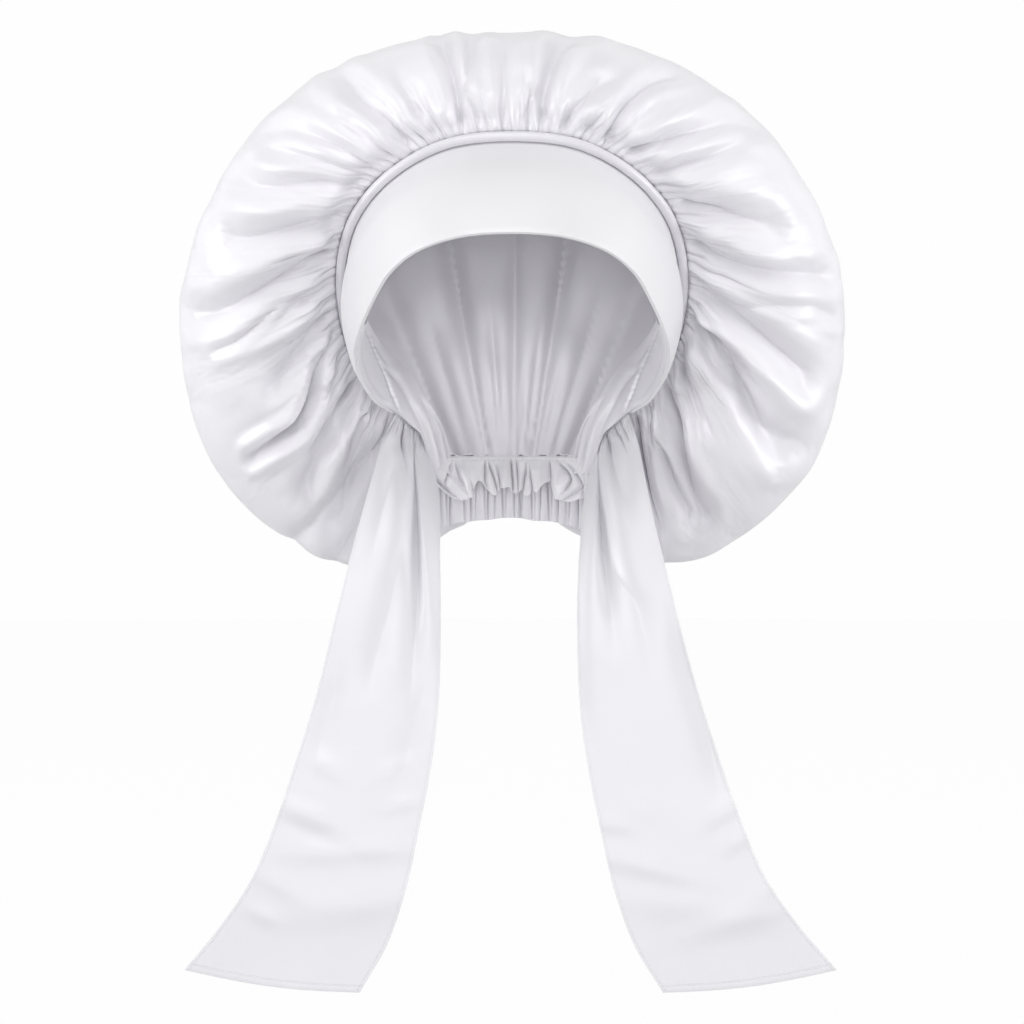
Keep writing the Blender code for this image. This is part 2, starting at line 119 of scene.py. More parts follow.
# Tie, from seam to hem: outer edge, inner edge, and how much nearer to the middle the right
# tie's two edges hang
TIE_ROWS = (
    (66.5, 66, -46, 47, 89, -70.5, 0, 0), (73, 61, -59.5, 43, 80, -84.5, 2, 0),
    (79.5, 55, -82, 41.5, 68, -99, 4, 1), (85.5, 49, -104.5, 41, 57, -116, 5.5, 2),
    (92, 43, -130, 40.5, 47, -136, 6, 3.2), (100, 34, -163.5, 40, 36, -167, 6, 3.4),
    (110, 25, -205, 41, 26, -208, 5, 3), (120, 18, -238, 45, 18, -242, 4.5, 2.8),
    (130.5, 12, -270.5, 51.5, 12, -276, 4, 2.5), (144, 8, -303, 59, 8, -310, 3.5, 2.2),
    (160.5, 6, -328, 69, 6, -339, 2.5, 1.6), (180.5, 4, -352.5, 84, 4, -365, 1.5, 0.8),
)

# Camera: 2 m in front, level with the middle of the bonnet
CAMERA_PLACE = (0.0, -2.0, -0.1001)
PICTURE_SIDE = 1024
PICTURE_METRES_PER_PIXEL = 0.00055
SENSOR = 36.0
CAMERA_FAR = -CAMERA_PLACE[1] / MM
CAMERA_HEIGHT = CAMERA_PLACE[2] / MM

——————

◆ **Short exercise**
Set down all of the data above, word for word.

◆ **Problem solution**
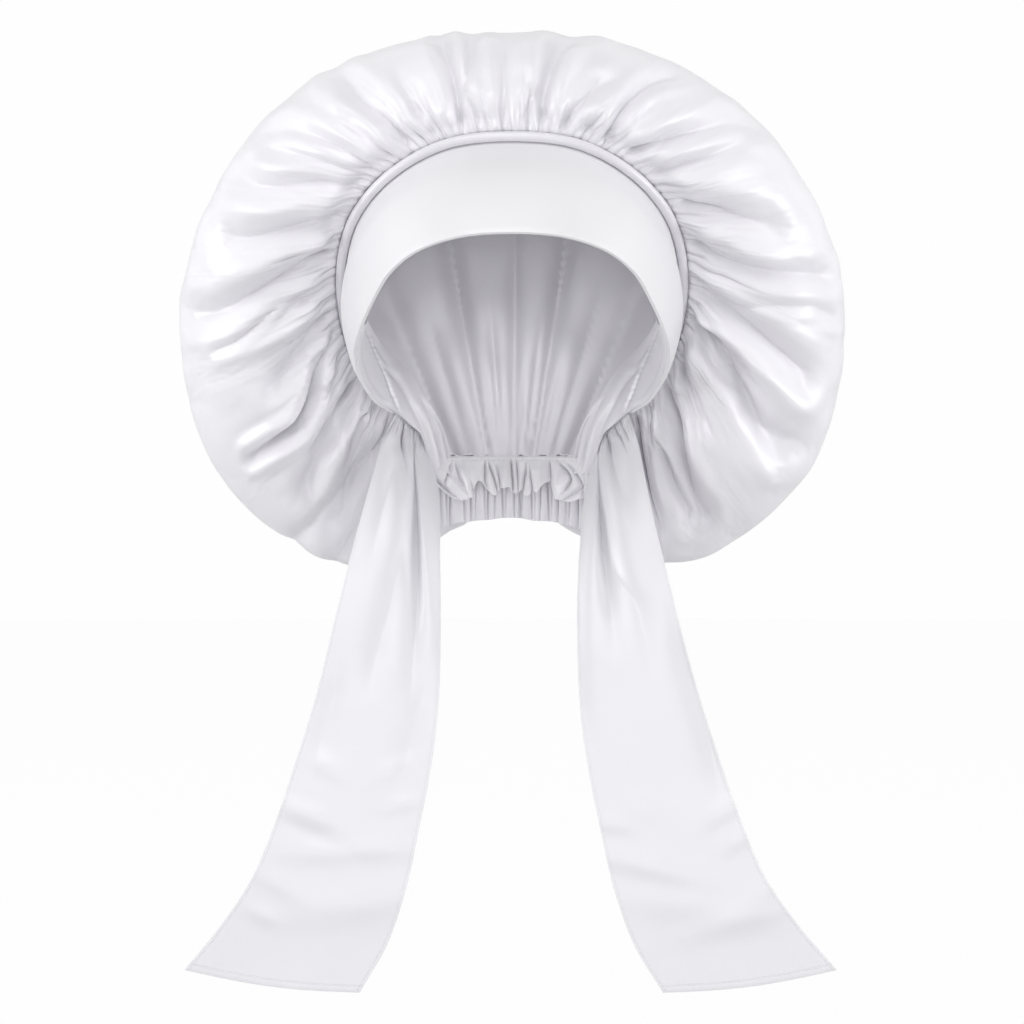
Keep writing the Blender code for this image. This is part 2, starting at line 119 of scene.py. More parts follow.
# Tie, from seam to hem: outer edge, inner edge, and how much nearer to the middle the right
# tie's two edges hang
TIE_ROWS = (
    (66.5, 66, -46, 47, 89, -70.5, 0, 0), (73, 61, -59.5, 43, 80, -84.5, 2, 0),
    (79.5, 55, -82, 41.5, 68, -99, 4, 1), (85.5, 49, -104.5, 41, 57, -116, 5.5, 2),
    (92, 43, -130, 40.5, 47, -136, 6, 3.2), (100, 34, -163.5, 40, 36, -167, 6, 3.4),
    (110, 25, -205, 41, 26, -208, 5, 3), (120, 18, -238, 45, 18, -242, 4.5, 2.8),
    (130.5, 12, -270.5, 51.5, 12, -276, 4, 2.5), (144, 8, -303, 59, 8, -310, 3.5, 2.2),
    (160.5, 6, -328, 69, 6, -339, 2.5, 1.6), (180.5, 4, -352.5, 84, 4, -365, 1.5, 0.8),
)

# Camera: 2 m in front, level with the middle of the bonnet
CAMERA_PLACE = (0.0, -2.0, -0.1001)
PICTURE_SIDE = 1024
PICTURE_METRES_PER_PIXEL = 0.00055
SENSOR = 36.0
CAMERA_FAR = -CAMERA_PLACE[1] / MM
CAMERA_HEIGHT = CAMERA_PLACE[2] / MM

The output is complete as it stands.